Given task.
Pull out of the data below the stretch of lines bounded by the one containing "record = json.load(file)" and the one containing "joint for joint", both bounds included, unchanged.
--- START OF Recorded information ---
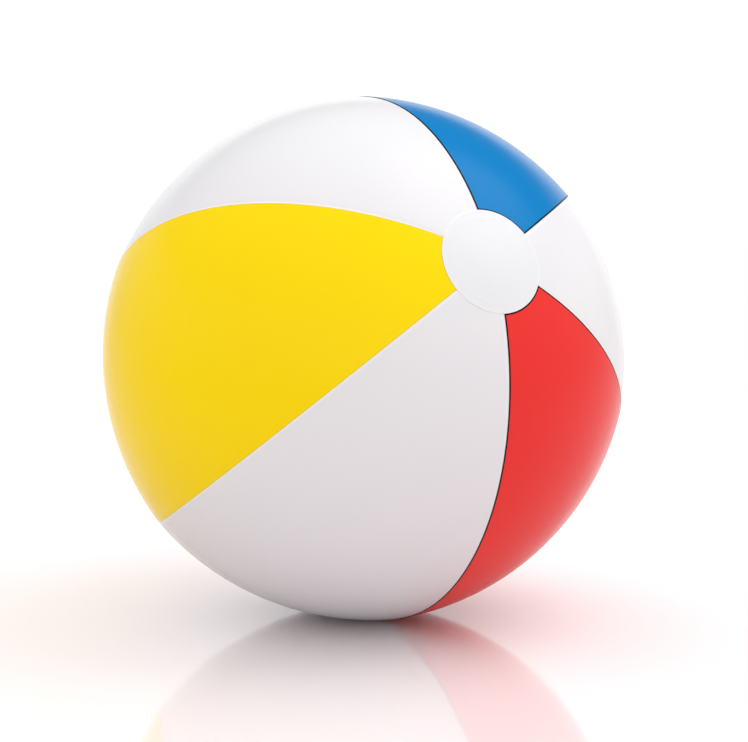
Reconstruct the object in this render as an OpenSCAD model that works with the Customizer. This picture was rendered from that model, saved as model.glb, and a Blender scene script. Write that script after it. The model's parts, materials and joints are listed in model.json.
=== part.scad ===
// Inflatable beach ball: six vinyl panels, two end discs and a push-in mouth valve with its stopper.
// The ball stands as it lies on the ground. +Z is up, and the origin is under its centre, on the ground.
// The line through the discs leans in the YZ plane: the plain disc looks towards -Y and up, and the
// valve disc towards +Y and down. One seam runs along the underside, in the YZ plane.

/* [Ball] */
// Diameter across two opposite seams
ball_d = 340; // [260:5:480]
// How far the middle of a panel lies inside the seams, as a percentage of the seam radius
panel_flat = 1; // [0.8:0.05:3]

/* [Film] */
// Thickness of the vinyl film
film_t = 0.3; // [0.2:0.05:0.4]

/* [End discs] */
// Radius of an end disc
disc_r = 33; // [30:1:45]
// Thickness of an end disc
disc_t = 0.25; // [0.2:0.05:0.5]
// Width of the ring where a disc is welded over the ends of the panels
weld_w = 5; // [3:0.5:8]

/* [Lying on the ground] */
// Lean of the line through the two discs, away from upright
lean = 64; // [40:1:90]
// How far the underside is pressed flat
flat_depth = 1.2; // [0.6:0.1:2]

/* [Valve] */
// Radius of the hole in the valve disc
hole_r = 8.2; // [8:0.1:10]
// Outer radius of the flange that is welded inside the valve disc
flange_r = 15; // [13:0.5:20]
// Thickness of the flange
flange_t = 0.9; // [0.6:0.1:1.5]
// Outer radius of the valve's tube
tube_r = 5.2; // [5:0.1:5.6]
// Radius of the air passage
bore_r = 3; // [2.6:0.1:3.4]
// Length of the tube below the ball's skin
tube_l = 20; // [18:1:26]
// Radius of the rim around the mouth
rim_r = 7.4; // [7:0.1:7.6]
// Thickness of the rim
rim_t = 1.2; // [1:0.1:1.6]
// Height of the rim's underside above the skin, with the valve pushed in
rim_lift = 0.8; // [0.6:0.1:1.4]
// Depth of the collar where the skirt joins the tube
collar_z = 13; // [11:0.5:15]
// Wall of the folding skirt between flange and tube
skirt_t = 0.5; // [0.4:0.1:0.8]

/* [Stopper] */
// Length of the plug
plug_l = 4; // [3:0.5:4]
// How much wider the plug is at its cap than at its tip, in radius
plug_taper = 1; // [0.9:0.1:1.2]
// Thickness of the stopper's cap
cap_t = 1.4; // [1:0.1:2]
// Distance from the valve's axis to the strap's bend
strap_l = 13; // [12:0.5:16]
// Width of the strap
strap_w = 4; // [3:0.5:6]
// Thickness of the strap
strap_t = 1; // [0.8:0.1:1.4]
// How far the finger tab sticks out from the cap
tab_l = 4; // [2:0.5:6]

/* [Check flap] */
// Thickness of the check flap
flap_t = 0.4; // [0.3:0.1:0.6]
// Radius of the check flap
flap_r = 4.5; // [4.2:0.1:4.6]

/* [Hidden] */

// The six panels, by the angle of their middles around the ball, from the seam on top
half_panel = 30;
yellow_at = 90;
red_at = 210;
blue_at = 330;
white_top_at = 30;
white_front_at = 150;
white_side_at = 270;

// A panel's own surface turns about a line across its middle: panel_r along it, cross_r over it
seam_r = ball_d / 2;
panel_r = seam_r * (1 - panel_flat / 100);
cross_r = (seam_r ^ 2 + panel_r ^ 2 - 2 * seam_r * panel_r * cos(half_panel))
          / (2 * (panel_r - seam_r * cos(half_panel)));
panel_half_w = 0.58 * panel_r;
panel_end_r = disc_r - weld_w;

// Height of the seam above the ball's equator, at a distance from the line through the discs
function panel_reach(across) = panel_r - cross_r + sqrt(cross_r ^ 2 - across ^ 2);
function seam_height(out) = sqrt(panel_reach(out * sin(half_panel)) ^ 2 - (out * cos(half_panel)) ^ 2);

// Height of the ball's centre: the lowest seam reaches down this far, less the flat
near_1 = 0.9999;
steps = 400;
seam_outs = [for (i = [steps / 2 : steps]) seam_r * near_1 * i / steps];
centre_h = max([for (out = seam_outs) out * sin(lean) + seam_height(out) * cos(lean)]) - flat_depth;

// The discs are domes that touch the seams at the discs' edge
dome_r = sqrt(disc_r ^ 2 + seam_height(disc_r) ^ 2);
pole_h = dome_r + disc_t;

// Clearance between parts of the valve that touch or slide on each other
gap = 0.1;
overlap = 1;
far = 2 * ball_d;

// Rim and the lug that carries the strap's bend
rim_top = rim_lift + rim_t;
bend_z = rim_lift + rim_t / 2;
bend_r = 0.9;
lug_end = strap_l - bend_r - 3 * gap;

// Stopper: cap on the rim, plug in its seat, with a recess in the cap that makes the plug soft
cap_z = rim_top + gap;
seat_l = plug_l + 4 * gap;
tab_root = 5;
recess_r = 1.6;
recess_l = 3;

// Collar on the tube where the skirt ends, and the skirt's thicker foot under the flange
collar_r = 6.2;
collar_t = 1.5;
foot_w = 0.9;
foot_t = 0.8;
hole_drop = pole_h - sqrt(pole_h ^ 2 - hole_r ^ 2);
skirt_top = disc_t + flange_t + hole_drop + gap;

// Check flap across the tube's lower end
flap_z = tube_l + gap;
flap_root_w = 3;
flap_root_l = 2;

$fn = 180;
vinyl_white = [0.92, 0.92, 0.94];
moulding = [0.86, 0.88, 0.9];

// Moves a shape from the ball's own frame, discs on Z, to where the ball lies
module lying() {
  translate([0, 0, centre_h]) rotate([lean, 0, 0]) rotate([0, 0, 90]) children();
}

// Moves a shape from the valve's frame to the ball: +Z out of the ball, Z = 0 on the disc's skin
module at_valve() {
  lying() rotate([180, 0, 0]) translate([0, 0, pole_h]) children();
}

// Everything higher than z above the ground
module above(z) {
  translate([-far / 2, -far / 2, z]) cube(far);
}

// Solid with the surface of the panel at an angle, a depth below its outer face, pressed flat below
module core(at, depth) {
  intersection() {
    lying() rotate([90, 0, at]) rotate_extrude() intersection() {
      translate([panel_r - cross_r, 0]) circle(cross_r - depth);
      translate([0, -panel_half_w]) square([panel_r, 2 * panel_half_w]);
    }
    above(depth);
  }
}

// The sixth of the ball that belongs to the panel at an angle
module sixth(at) {
  lying() rotate([0, 0, at - half_panel]) rotate_extrude(angle = 2 * half_panel)
    translate([panel_end_r, -seam_r]) square([seam_r, 2 * seam_r]);
}

// One gore of film; it meets its neighbours edge to edge
module panel(at) {
  intersection() {
    difference() {
      core(at, 0);
      core(at, film_t);
    }
    sixth(at);
  }
}

module panel_yellow() { color([0.97, 0.83, 0.05]) panel(yellow_at); }
module panel_red() { color([0.93, 0.22, 0.2]) panel(red_at); }
module panel_blue() { color([0.02, 0.55, 0.82]) panel(blue_at); }
module panel_white_top() { color(vinyl_white) panel(white_top_at); }
module panel_white_front() { color(vinyl_white) panel(white_front_at); }
module panel_white_side() { color(vinyl_white) panel(white_side_at); }

// A domed ring of sheet: from one radius to another, its outer face a depth below the disc's skin
module dome(inner, outer, depth, thickness) {
  rotate_extrude() intersection() {
    difference() {
      circle(pole_h - depth);
      circle(pole_h - depth - thickness);
    }
    translate([inner, 0]) square([outer - inner, pole_h]);
  }
}

module end_disc() { color(vinyl_white) lying() dome(0, disc_r, 0, disc_t); }

module valve_disc() { color(vinyl_white) lying() rotate([180, 0, 0]) dome(hole_r, disc_r, 0, disc_t); }

module valve_flange() {
  color(moulding) lying() rotate([180, 0, 0]) dome(hole_r, flange_r, disc_t, flange_t);
}

// Thin funnel that folds over as the tube is pulled out
module valve_skirt() {
  color(moulding) at_valve() rotate_extrude() polygon([
    [hole_r, -skirt_top],
    [hole_r + foot_w, -skirt_top],
    [hole_r + skirt_t, -skirt_top - foot_t],
    [collar_r + gap + skirt_t, -collar_z - collar_t],
    [collar_r + gap, -collar_z - collar_t],
    [collar_r + gap, -collar_z],
    [hole_r, -skirt_top - foot_t]
  ]);
}

module valve_tube() {
  color(moulding) at_valve() difference() {
    union() {
      rotate_extrude() polygon([
        [0, rim_top], [rim_r, rim_top], [rim_r, rim_lift], [tube_r, rim_lift],
        [tube_r, -collar_z], [collar_r, -collar_z], [collar_r, -collar_z - collar_t],
        [tube_r, -collar_z - collar_t], [tube_r, -tube_l], [0, -tube_l]
      ]);
      translate([rim_r - overlap, -strap_w / 2, rim_lift])
        cube([lug_end - rim_r + overlap, strap_w, rim_t]);
    }
    translate([0, 0, -tube_l - overlap]) cylinder(r = bore_r, h = tube_l + overlap + rim_top);
    translate([0, 0, rim_top - seat_l])
      cylinder(r1 = bore_r, r2 = bore_r + plug_taper * seat_l / plug_l, h = seat_l);
    translate([0, 0, rim_top]) cylinder(r = rim_r, h = overlap);
  }
}

module check_flap() {
  color(moulding) at_valve() {
    translate([0, 0, -flap_z - flap_t]) cylinder(r = flap_r, h = flap_t);
    translate([-flap_r - flap_t / 2, -flap_root_w / 2, -flap_z - flap_t])
      cube([flap_root_l, flap_root_w, flap_t]);
  }
}

module stopper() {
  plug_tip = bore_r + plug_taper * (seat_l - plug_l) / plug_l - gap;
  color(moulding) at_valve() difference() {
    union() {
      translate([0, 0, cap_z]) cylinder(r = rim_r, h = cap_t);
      translate([0, 0, rim_top - plug_l])
        cylinder(r1 = plug_tip, r2 = plug_tip + plug_taper, h = plug_l + gap);
      translate([-rim_r - tab_l, -strap_w / 2, cap_z])
        cube([rim_r + tab_l - tab_root, strap_w, strap_t]);
    }
    translate([0, 0, cap_z + cap_t - recess_l]) cylinder(r = recess_r, h = recess_l + overlap);
  }
}

module stopper_strap() {
  color(moulding) at_valve() difference() {
    union() {
      translate([0, -strap_w / 2, cap_z]) cube([strap_l, strap_w, strap_t]);
      translate([strap_l, strap_w / 2, bend_z]) rotate([90, 0, 0])
        cylinder(r = bend_r, h = strap_w);
    }
    translate([0, 0, cap_z - overlap]) cylinder(r = rim_r, h = strap_t + 2 * overlap);
  }
}

panel_yellow();
panel_red();
panel_blue();
panel_white_top();
panel_white_front();
panel_white_side();
end_disc();
valve_disc();
valve_flange();
valve_skirt();
valve_tube();
check_flap();
stopper();
stopper_strap();
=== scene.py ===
import json
import math

import bmesh
import bpy
from mathutils import Matrix, Vector


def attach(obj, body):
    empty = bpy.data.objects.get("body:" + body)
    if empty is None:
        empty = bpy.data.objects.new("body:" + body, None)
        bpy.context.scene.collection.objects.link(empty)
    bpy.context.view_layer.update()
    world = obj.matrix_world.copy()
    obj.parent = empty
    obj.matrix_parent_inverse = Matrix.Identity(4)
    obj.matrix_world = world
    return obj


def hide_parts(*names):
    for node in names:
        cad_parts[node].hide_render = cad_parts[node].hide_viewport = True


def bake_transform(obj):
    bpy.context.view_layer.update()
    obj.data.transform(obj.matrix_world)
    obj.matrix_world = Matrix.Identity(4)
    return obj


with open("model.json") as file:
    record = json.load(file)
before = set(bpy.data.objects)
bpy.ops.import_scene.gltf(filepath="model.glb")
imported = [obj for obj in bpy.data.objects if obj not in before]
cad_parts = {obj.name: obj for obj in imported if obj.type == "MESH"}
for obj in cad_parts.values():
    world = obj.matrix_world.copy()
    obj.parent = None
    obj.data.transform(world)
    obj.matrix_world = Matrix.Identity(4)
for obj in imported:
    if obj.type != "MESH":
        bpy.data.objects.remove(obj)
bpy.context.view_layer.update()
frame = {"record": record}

# Everything is in metres, in the part's own frame: +Z up, the ground at Z = 0.
MM = 0.001

# The ball's gores: BALL_R at a seam, MIDDLE_R along the middle, CROSS_R over it from seam to seam
BALL_R = 170 * MM
MIDDLE_R = BALL_R * (1 - 0.01)
HALF_GORE = math.radians(30)
CROSS_R = (BALL_R**2 + MIDDLE_R**2 - 2 * BALL_R * MIDDLE_R * math.cos(HALF_GORE)) / (
    2 * (MIDDLE_R - BALL_R * math.cos(HALF_GORE)))
FILM = 0.3 * MM
LAP = 2.5 * MM
DISC_R = 33 * MM
WELD = 5 * MM

# Where each gore's middle stands round the ball, in degrees from the seam on top
GORES = {
    "yellow": 90,
    "red": 210,
    "blue": 330,
    "white_top": 30,
    "white_front": 150,
    "white_side": 270,
}

# Valve: the strap's bend in the valve's own frame
STRAP_X = 13 * MM
STRAP_Z = 1.4 * MM

JOINTS = {joint["name"]: joint for joint in frame["record"]["behaviour"]["joints"]}


def frame_at(origin, across, out):
    """A frame of its own at an origin, with +X across and +Z out."""
    turn = Matrix((across, out.cross(across), out)).transposed()
    return Matrix.Translation(origin) @ turn.to_4x4()


VALVE_OUT = Vector(JOINTS["valve_pull"]["axis"]).normalized()
ACROSS = Vector((0, -VALVE_OUT.z, VALVE_OUT.y))
MOUTH = Vector(JOINTS["stopper_strap_bend"]["pos_m"]) - STRAP_X * ACROSS - STRAP_Z * VALVE_OUT
POLE_H = MOUTH.y / VALVE_OUT.y
CENTRE = MOUTH - POLE_H * VALVE_OUT
BALL_FRAME = frame_at(CENTRE, ACROSS, -VALVE_OUT)
VALVE_FRAME = frame_at(MOUTH, ACROSS, VALVE_OUT)


# Modelling tools ---------------------------------------------------------------------------------

KINDS = {"verts": "VERT", "edges": "EDGE", "faces": "FACE"}


def deselect():
    if bpy.context.mode != "OBJECT":
        bpy.ops.object.mode_set(mode="OBJECT")
    bpy.ops.object.select_all(action="DESELECT")


def name_it(name):
    piece = bpy.context.object
    piece.name = name
    piece.data.name = name
    return piece


def edit(piece):
    deselect()
    piece.select_set(True)
    bpy.context.view_layer.objects.active = piece
    bpy.ops.object.mode_set(mode="EDIT")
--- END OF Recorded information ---
Reply to the exercise.
    record = json.load(file)
before = set(bpy.data.objects)
bpy.ops.import_scene.gltf(filepath="model.glb")
imported = [obj for obj in bpy.data.objects if obj not in before]
cad_parts = {obj.name: obj for obj in imported if obj.type == "MESH"}
for obj in cad_parts.values():
    world = obj.matrix_world.copy()
    obj.parent = None
    obj.data.transform(world)
    obj.matrix_world = Matrix.Identity(4)
for obj in imported:
    if obj.type != "MESH":
        bpy.data.objects.remove(obj)
bpy.context.view_layer.update()
frame = {"record": record}

# Everything is in metres, in the part's own frame: +Z up, the ground at Z = 0.
MM = 0.001

# The ball's gores: BALL_R at a seam, MIDDLE_R along the middle, CROSS_R over it from seam to seam
BALL_R = 170 * MM
MIDDLE_R = BALL_R * (1 - 0.01)
HALF_GORE = math.radians(30)
CROSS_R = (BALL_R**2 + MIDDLE_R**2 - 2 * BALL_R * MIDDLE_R * math.cos(HALF_GORE)) / (
    2 * (MIDDLE_R - BALL_R * math.cos(HALF_GORE)))
FILM = 0.3 * MM
LAP = 2.5 * MM
DISC_R = 33 * MM
WELD = 5 * MM

# Where each gore's middle stands round the ball, in degrees from the seam on top
GORES = {
    "yellow": 90,
    "red": 210,
    "blue": 330,
    "white_top": 30,
    "white_front": 150,
    "white_side": 270,
}

# Valve: the strap's bend in the valve's own frame
STRAP_X = 13 * MM
STRAP_Z = 1.4 * MM

JOINTS = {joint["name"]: joint for joint in frame["record"]["behaviour"]["joints"]}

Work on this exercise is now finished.